I don’t know how long it usually takes to hear back from the IRS on art valuation, but it would seem that the wise thing to do is to give them as much time as possible, if you are going that route. This is of course one of many opinions that emphasize the importance of meticulous compliance with donations of valuable property. It is also a rather strange story in that Schweizer’s counsel did not seem to be able to craft a narrative that would have his and the preparer’s stories line up.
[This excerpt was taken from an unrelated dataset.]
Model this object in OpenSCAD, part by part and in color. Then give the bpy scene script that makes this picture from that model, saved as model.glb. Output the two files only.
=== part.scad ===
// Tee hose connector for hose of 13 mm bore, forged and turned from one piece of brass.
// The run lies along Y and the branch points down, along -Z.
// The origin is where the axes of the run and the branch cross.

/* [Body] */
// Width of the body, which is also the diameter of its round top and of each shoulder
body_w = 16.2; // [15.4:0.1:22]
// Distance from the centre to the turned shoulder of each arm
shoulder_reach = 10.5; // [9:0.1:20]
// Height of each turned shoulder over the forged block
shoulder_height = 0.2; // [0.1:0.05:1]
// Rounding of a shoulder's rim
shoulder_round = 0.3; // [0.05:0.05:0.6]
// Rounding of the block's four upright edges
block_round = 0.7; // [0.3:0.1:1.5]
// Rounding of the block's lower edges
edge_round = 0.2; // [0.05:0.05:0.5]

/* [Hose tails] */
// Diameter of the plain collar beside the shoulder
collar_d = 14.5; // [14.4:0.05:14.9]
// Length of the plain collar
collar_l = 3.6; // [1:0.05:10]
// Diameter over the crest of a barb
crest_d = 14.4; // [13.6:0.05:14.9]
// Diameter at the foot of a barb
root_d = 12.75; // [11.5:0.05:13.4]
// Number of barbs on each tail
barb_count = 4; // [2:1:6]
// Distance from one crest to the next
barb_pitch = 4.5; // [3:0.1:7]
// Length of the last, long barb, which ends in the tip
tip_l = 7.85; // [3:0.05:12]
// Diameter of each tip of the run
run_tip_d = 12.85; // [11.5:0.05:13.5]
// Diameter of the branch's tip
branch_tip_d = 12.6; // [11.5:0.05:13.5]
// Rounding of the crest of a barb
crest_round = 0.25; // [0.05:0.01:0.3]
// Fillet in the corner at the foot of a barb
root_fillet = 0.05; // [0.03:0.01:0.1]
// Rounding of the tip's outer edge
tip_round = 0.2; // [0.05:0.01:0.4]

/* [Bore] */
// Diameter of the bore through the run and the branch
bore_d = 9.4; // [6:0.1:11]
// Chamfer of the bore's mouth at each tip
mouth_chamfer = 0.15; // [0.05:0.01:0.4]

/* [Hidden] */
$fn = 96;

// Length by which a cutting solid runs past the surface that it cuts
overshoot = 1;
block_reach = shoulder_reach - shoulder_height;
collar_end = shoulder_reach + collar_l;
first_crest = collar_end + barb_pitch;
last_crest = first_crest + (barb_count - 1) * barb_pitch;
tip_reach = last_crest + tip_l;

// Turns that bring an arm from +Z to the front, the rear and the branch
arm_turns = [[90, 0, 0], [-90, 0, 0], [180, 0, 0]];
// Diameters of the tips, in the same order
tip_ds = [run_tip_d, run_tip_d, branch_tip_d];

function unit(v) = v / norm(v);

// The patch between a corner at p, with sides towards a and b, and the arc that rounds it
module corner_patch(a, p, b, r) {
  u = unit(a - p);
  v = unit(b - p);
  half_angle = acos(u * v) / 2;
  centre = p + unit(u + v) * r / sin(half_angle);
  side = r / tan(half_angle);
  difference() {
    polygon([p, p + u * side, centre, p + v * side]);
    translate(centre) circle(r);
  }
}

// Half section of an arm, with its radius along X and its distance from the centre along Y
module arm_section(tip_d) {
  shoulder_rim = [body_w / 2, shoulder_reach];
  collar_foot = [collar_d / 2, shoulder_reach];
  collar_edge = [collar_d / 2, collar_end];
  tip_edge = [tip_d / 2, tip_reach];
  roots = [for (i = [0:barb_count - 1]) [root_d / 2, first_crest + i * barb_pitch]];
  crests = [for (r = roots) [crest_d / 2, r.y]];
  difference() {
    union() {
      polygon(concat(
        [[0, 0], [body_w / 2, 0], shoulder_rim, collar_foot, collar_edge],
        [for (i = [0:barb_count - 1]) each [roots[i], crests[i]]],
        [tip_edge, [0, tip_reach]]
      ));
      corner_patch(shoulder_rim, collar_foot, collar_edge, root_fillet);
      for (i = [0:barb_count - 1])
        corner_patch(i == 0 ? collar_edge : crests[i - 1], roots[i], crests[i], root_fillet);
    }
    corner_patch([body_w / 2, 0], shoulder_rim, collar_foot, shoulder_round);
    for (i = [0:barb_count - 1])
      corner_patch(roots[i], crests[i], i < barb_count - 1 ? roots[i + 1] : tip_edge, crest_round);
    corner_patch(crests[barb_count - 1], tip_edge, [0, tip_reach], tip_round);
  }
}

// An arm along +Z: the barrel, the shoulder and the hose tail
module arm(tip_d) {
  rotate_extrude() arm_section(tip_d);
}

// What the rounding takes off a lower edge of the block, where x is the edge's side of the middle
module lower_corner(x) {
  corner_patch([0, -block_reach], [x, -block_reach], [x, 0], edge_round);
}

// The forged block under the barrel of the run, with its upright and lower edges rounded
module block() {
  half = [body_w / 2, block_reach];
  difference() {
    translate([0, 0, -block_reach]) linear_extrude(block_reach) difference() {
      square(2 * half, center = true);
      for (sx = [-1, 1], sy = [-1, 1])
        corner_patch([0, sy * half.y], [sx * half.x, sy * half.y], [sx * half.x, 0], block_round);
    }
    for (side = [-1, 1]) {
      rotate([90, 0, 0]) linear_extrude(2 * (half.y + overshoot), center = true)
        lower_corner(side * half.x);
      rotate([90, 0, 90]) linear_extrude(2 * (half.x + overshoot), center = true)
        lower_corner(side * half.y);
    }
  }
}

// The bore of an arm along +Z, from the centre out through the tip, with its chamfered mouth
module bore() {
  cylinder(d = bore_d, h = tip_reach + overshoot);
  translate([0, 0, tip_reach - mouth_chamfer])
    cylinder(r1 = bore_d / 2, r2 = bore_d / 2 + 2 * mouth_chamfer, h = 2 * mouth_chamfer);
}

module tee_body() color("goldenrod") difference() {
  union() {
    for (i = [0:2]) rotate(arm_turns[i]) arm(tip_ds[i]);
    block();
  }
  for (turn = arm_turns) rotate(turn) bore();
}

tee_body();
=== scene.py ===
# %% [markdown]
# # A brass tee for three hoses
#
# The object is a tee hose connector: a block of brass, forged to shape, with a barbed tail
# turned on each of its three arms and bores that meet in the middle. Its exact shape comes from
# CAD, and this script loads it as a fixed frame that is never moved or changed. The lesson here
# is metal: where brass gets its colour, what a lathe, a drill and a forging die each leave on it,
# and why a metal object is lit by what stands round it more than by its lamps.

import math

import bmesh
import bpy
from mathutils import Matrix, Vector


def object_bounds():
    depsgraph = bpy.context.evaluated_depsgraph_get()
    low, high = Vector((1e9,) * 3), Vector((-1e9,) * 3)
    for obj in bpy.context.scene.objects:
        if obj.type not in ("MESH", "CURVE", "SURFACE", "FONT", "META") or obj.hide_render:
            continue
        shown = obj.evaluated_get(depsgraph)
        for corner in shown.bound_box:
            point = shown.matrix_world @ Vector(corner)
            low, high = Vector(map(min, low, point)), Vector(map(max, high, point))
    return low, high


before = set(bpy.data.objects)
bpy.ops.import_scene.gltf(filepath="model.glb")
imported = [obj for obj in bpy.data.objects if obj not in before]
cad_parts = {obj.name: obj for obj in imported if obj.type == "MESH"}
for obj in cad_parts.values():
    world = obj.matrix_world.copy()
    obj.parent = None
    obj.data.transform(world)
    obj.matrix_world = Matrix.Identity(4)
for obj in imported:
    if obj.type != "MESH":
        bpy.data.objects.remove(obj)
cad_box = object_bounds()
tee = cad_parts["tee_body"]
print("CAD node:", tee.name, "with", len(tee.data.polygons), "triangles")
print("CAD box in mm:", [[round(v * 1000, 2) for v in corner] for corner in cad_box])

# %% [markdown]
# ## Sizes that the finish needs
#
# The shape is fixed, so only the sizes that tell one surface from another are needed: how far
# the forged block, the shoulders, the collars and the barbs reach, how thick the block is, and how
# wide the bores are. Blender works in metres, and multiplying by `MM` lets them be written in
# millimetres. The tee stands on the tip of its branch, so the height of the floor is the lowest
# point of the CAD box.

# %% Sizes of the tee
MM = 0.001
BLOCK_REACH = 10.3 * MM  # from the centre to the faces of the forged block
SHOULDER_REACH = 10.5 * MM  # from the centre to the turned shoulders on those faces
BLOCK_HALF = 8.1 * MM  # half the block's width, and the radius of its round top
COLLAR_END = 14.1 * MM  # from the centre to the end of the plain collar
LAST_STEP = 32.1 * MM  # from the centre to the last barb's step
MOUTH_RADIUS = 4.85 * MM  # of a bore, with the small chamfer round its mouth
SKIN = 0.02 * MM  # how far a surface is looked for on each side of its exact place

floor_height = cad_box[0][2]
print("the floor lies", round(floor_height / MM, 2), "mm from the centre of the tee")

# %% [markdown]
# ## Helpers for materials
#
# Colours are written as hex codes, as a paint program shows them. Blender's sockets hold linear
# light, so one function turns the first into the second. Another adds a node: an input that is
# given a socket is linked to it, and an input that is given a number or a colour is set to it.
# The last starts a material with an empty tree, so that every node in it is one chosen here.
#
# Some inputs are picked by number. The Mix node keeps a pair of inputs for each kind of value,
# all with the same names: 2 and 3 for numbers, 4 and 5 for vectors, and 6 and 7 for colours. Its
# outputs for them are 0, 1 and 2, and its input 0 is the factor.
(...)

We will probably never have a way of finding out, but I have to wonder if the firm’s malpractice carrier is sweating this out now.
Michael Auliso did an interview with Schweizer in 2012 that is available on Tribalartcollector.com.
It is kind of ironic, given the name of the publication that Scweizer remarks:
What amazed me when I entered this field was that most people were still calling it “tribal art.” ………….There is no doubt that the term “tribal” is a historically contingent or quasiimperialist remnant of the colonial era. It is the result of a Western imperial perspective with condescending overtones and reveals a unilateral view on civilizational progress.
Matthew Erskine has How To Avoid Losing A $600,000 Charitable Deduction on forbes.com.
It may seem unfair to deny a deduction just because a form was not filled out correctly, and perhaps it is, but it is not unfair to require that when you do sign a tax return, you have exercised at least ordinary care and prudence in what you are claiming in that return.
Lew Taishoff has WILLFULLY BLIND – PART DEUX.
Ever have a witness tell you not to call him, because his testimony would sink your client? Oh yes.